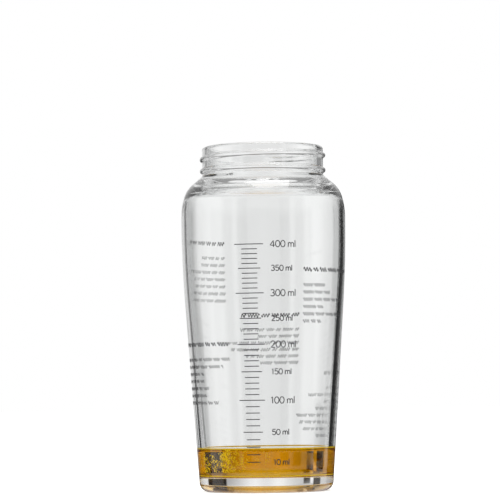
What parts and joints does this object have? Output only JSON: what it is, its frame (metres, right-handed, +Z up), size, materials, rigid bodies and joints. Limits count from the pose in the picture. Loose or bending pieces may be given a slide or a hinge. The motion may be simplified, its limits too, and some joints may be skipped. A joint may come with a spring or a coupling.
{
  "type": "salad dressing shaker bottle",
  "caption": "Clear glass shaker bottle with a threaded neck and a printed volume scale, its screw lid with a flip-top spout set down beside it.",
  "frame": {"origin": "centre of the bottle's foot ring, in the plane that the bottle and the lid stand on", "axes": "+Z up along the bottle's axis, +X towards the lid, -Y towards the side with the volume scale"},
  "size_m": [0.2307, 0.0812, 0.17],
  "materials": {
    "clear_glass": "clear, polished",
    "cap_plastic": "fine moulded grain",
    "sleeve_steel": "brushed round the band",
    "seal_silicone": "soft, slightly cloudy",
    "spout_plastic": "smooth",
    "flap_plastic": "fine moulded grain",
    "pin_steel": "ground",
    "scale_print": "fired screen print",
    "olive_oil": "clear amber liquid"
  },
  "bodies": {
    "bottle": {"glass_bottle": "clear_glass"},
    "lid": {"screw_cap": "cap_plastic", "cap_sleeve": "sleeve_steel", "cap_gasket": "seal_silicone", "pour_spout": "spout_plastic", "hinge_pin": "pin_steel"},
    "flap": {"flip_lid": "flap_plastic", "flip_plug": "seal_silicone"}
  },
  "joints": [
    {"name": "lid_lift", "type": "slide", "parent": "bottle", "child": "lid", "axis": [0, 0, 1], "range_m": [0, 0.175]},
    {"name": "flap_hinge", "type": "hinge", "parent": "lid", "child": "flap", "pos_m": [0.155, 0.0095, 0.0227], "axis": [-1, 0, 0], "range_deg": [0, 110]}
  ]
}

[Exercise directions]: Where a line holds the string "materials", copy that line.

[Output of the task]:
What parts and joints does this object have? Output only JSON: what it is, its frame (metres, right-handed, +Z up), size, materials, rigid bodies and joints. Limits count from the pose in the picture. Loose or bending pieces may be given a slide or a hinge. The motion may be simplified, its limits too, and some joints may be skipped. A joint may come with a spring or a coupling.
  "materials": {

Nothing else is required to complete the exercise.